Neurotoxins function by affecting the outlined process, whether it is presynaptic or postsynaptic in action only a small change is needed to create a dramatic affect.

Presynaptic neurotoxins

These affect the mechanisms associated with the terminal axon, inhibiting neurotransmission.  This can come in the form of damage to the terminal axon, disruption of synaptic vesicles or cessation of acetylcholine release, all effectively resulting in neuromuscular blockade, i.e. flaccid paralysis.  The effects are not instantaneous and the neurotoxin must firstly reach the NMJ before it can damage the presynaptic membrane.  It then exerts its toxic effects.

Initially it can cause the release of acetylcholine, with severe twitching observed in some cases, before it goes on to destroy the acetylcholine vesicles and thereby prevent acetylcholine release.  This process has been shown to take approximately one hour experimentally and so it may take a while for the real effects of the neurotoxin to become apparent.  Infact, it is unlikely for presynaptic paralysis to occur in less than 1-2 hours post envenomation.

Since presynaptic neurotoxins cause damage to the terminal axon, they respond poorly to therapy by antivenom.  It is therefore imperative that the early signs of paralysis are recognised for there to be successful treatment using antivenom.  If flaccid paralysis is well established then it can rarely be reversed.  For example:

Species Neurotoxin
Kraits ß-Bungarotoxin
Australian elapids Notexin, Taipoxin, Textilotoxin.
Vipers Crotoxin

The following is a schematic depiction of the process of synaptic transmission and it also indicates where these toxins act:


Image from: http://www.toxinology.com

Postsynaptic neurotoxins

These are much more common than presynaptic neurotoxins and, although they are less potent, act more rapidly.  The main method of action is to bind to the acetylcholine receptor proteins on the muscle end plate causing blockade.  Therefore, any acetylcholine released from the vesicles is prevented from passing on the signal and instead is simply metabolised by the present cholinesterases in the extracellular space.  The result is, of course, flaccid paralysis.

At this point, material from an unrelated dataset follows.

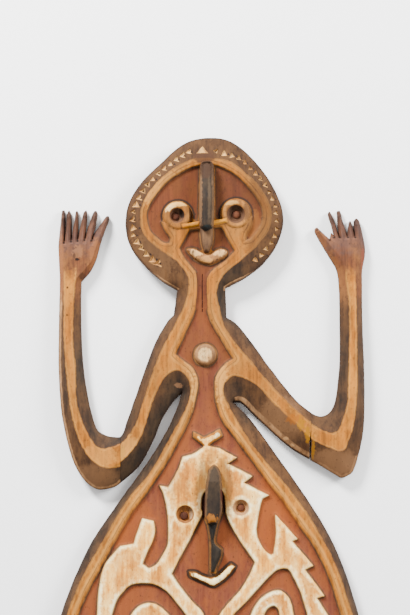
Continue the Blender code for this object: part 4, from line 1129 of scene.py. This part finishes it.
# Painted shade darkens the clefts between the fingers.
arms.coat((22, 17, 15), 0.9, arms.within("valley", -1.6, 1.0, 0.8))
arms.spots(
    None,
    ((118, 79, 53), (-177, 490), (7, 9), 2.4, 0.6),
    ((96, 64, 42), (-179, 486), (3.6, 5), 1.2, 0.8),
    ((34, 24, 20), (-181.5, 485.5), (1.8, 4), 1.0, 0.6),
    ((24, 17, 15), (-177.5, 480.5), (3.6, 2.2), 1.0, 0.95),
    ((26, 19, 17), (-190.5, 442), (1.4, 1.8), 1.0, 0.9),
    ((26, 19, 17), (-191, 404.5), (1.2, 1.6), 1.0, 0.9),
    ((42, 31, 24), (-171, 458), (5, 5), 0.8, 0.5),
    ((110, 78, 53), (168, 205), (38, 20), 0.5, 0.65),
    ((128, 84, 0), (141, 226), (2.2, 14), 2.6, 0.75))
arms.finish(0.75)
for arm in (left_forearm, right_forearm):
    arm.data.materials.append(arms.material)
    arm.data.materials.append(bare_wood)

# The floor the board lies on: one flat, pale sheet with a dull surface. It is only there for the picture,
# so it is kept out of the part.

floor = bpy.data.objects.new("floor", bpy.data.meshes.new("floor"))
floor.data.from_pydata([(-6, -6, 0), (6, -6, 0), (6, 6, 0), (-6, 6, 0)], [], [(0, 1, 2, 3)])
bpy.context.scene.collection.objects.link(floor)
pale = bpy.data.materials.new("floor")
pale.use_nodes = True
pale.node_tree.nodes["Principled BSDF"].inputs["Base Color"].default_value = (0.95, 0.95, 0.95, 1)
pale.node_tree.nodes["Principled BSDF"].inputs["Roughness"].default_value = 0.9
floor.data.materials.append(pale)

# Two large soft lamps stand above the head, one on each side, and the nearer one on the left is stronger.
# An even white light from the room fills the shadows.

for name, place, size, power in (
    ("left lamp", (-1.3, 2.3, 1.4), 0.7, 300),
    ("right lamp", (2.2, 1.5, 1.3), 1.0, 180),
):
    lamp = bpy.data.objects.new(name, bpy.data.lights.new(name, "AREA"))
    lamp.data.size = size
    lamp.data.energy = power
    lamp.location = place
    lamp.rotation_euler = (Vector((0, 0.3, 0)) - lamp.location).to_track_quat("-Z", "Y").to_euler()
    bpy.context.scene.collection.objects.link(lamp)
world = bpy.data.worlds.new("room")
world.use_nodes = True
world.node_tree.nodes["Background"].inputs["Color"].default_value = (1, 1, 1, 1)
world.node_tree.nodes["Background"].inputs["Strength"].default_value = 1.03
bpy.context.scene.world = world

# The camera looks straight down on the lying board from above its chest, with a long lens that keeps the
# outline free of slant. The picture is cut across the body.

eye = bpy.data.objects.new("camera", bpy.data.cameras.new("camera"))
eye.data.sensor_width = 36
eye.data.lens = 116.5
eye.data.shift_y = 0.17
eye.location = (-0.0047, 0.18, 2.7)
eye.rotation_euler = (math.radians(2), 0, 0)
bpy.context.scene.collection.objects.link(eye)
bpy.context.scene.camera = eye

They are faster acting than presynaptic toxins because they can act as soon as they reach the NMJ.  However, paralysis is rarely seen to take a great effect less than one hour post bite.

The most important factor is the accessibility of the venom, as the toxins remain exposed on the surface of the end plate in the extracellular space they can easily be knocked off by antivenom therapy.  Alternatively, extra release of acetylcholine may be sufficient to overwhelm the toxin.

The structure of these toxins can be described as moderately sized and uniform in shape.  They typically exhibit a complex folded structure which results in a "three finger" configuration, with the active site being the "middle finger".  From here they can be further divided into short and long subgroups.  The short toxins are classically 60-62 amino acids long cross linked by 4 disulphide bonds.  The long toxins contain 70-74 amino acids and are cross linked by 5 disulphide bonds.  These disulphide bonds are known to be the principal components of the toxin that are responsible for its relative toxicity.  Both bind with high affinity to the nicotinic cholinergic receptor.

Dendrotoxins

This is a another subgroup of neurotoxins that are essentially presynaptic in function but act in a different way to the toxins outlined above.  They block potassium channels on the terminal axon and result in substantial release of acetylcholine, after initial stimulation there is neuromuscular blockade.  They are basic single chain polypeptides with 56-60 amino acids cross linked by 3 disulphide bridges.

Other neurotoxins

There are other neurotoxins but these are not always confined to act on the NMJ, instead some act on the autonomic nervous system rather than the nervous system, e.g. Kappa-toxins from snake venoms.